Will this help prevent terrorism? No. In a terrorism investigation, the police will already have access to all the data they could want. This is about other investigations - it is about the millions of requests made every year by local law enforcement and other authorities in the investigation of serious - and less serious - crime.
What’s the big deal? Once the government is allowed to install these black boxes at ISPs, there’s basically no limit on future actions. Could this data be used to track file-sharing and monitor who is visiting specific websites? Absolutely. Could this system be used to restrict access to services? Absolutely. Once this line is crossed, the government will have enormous scope to monitor and control the internet.

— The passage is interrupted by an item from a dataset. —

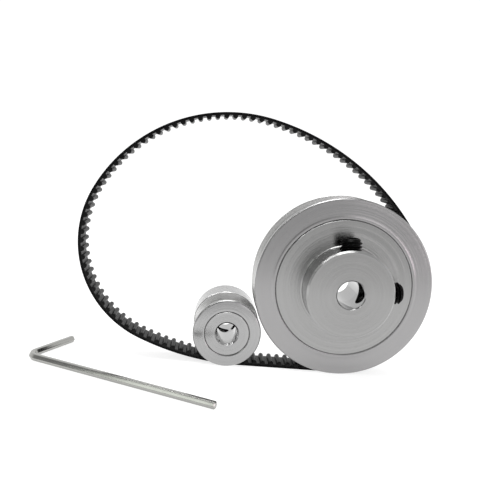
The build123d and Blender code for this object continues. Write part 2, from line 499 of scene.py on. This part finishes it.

 If they don't address the "significant problem" then these boxes clearly won't be able to fulfil their raison d'etre. Addressing the obvious means SSL MITM type stuff as implemented by Smoothwall and others. In order to get away with the latter they need a sub-CA from a widely recognised CA to spoof normal site certs so they can then grope around in the content to figure out who you put in a To field in a new mail web page etc. "Controversial" is an understatement: PKI has always had woes, but given whats gone on recently it's reputation is in tatters and given some of the subsequent militancy I suspect key browser makers might not find this acceptable i.e. could kick any CA that makes a sub-CA for the gov to do this out of the default set they ship with the browser. Another factor is that there are two parties in an SSL "conversation" - on the server-side some sites may resent UK state interception and refuse to talk to UK clients. See also: Projects like Sovereign Keys which is intended to help fix some of PKI's woes and would drop all MITM'd connections, then there's the rise of several browser add-ons for detecting certificate fiddling etc.
Last edited by PiqueABoo; 3rd April 2012 at 06:56 PM.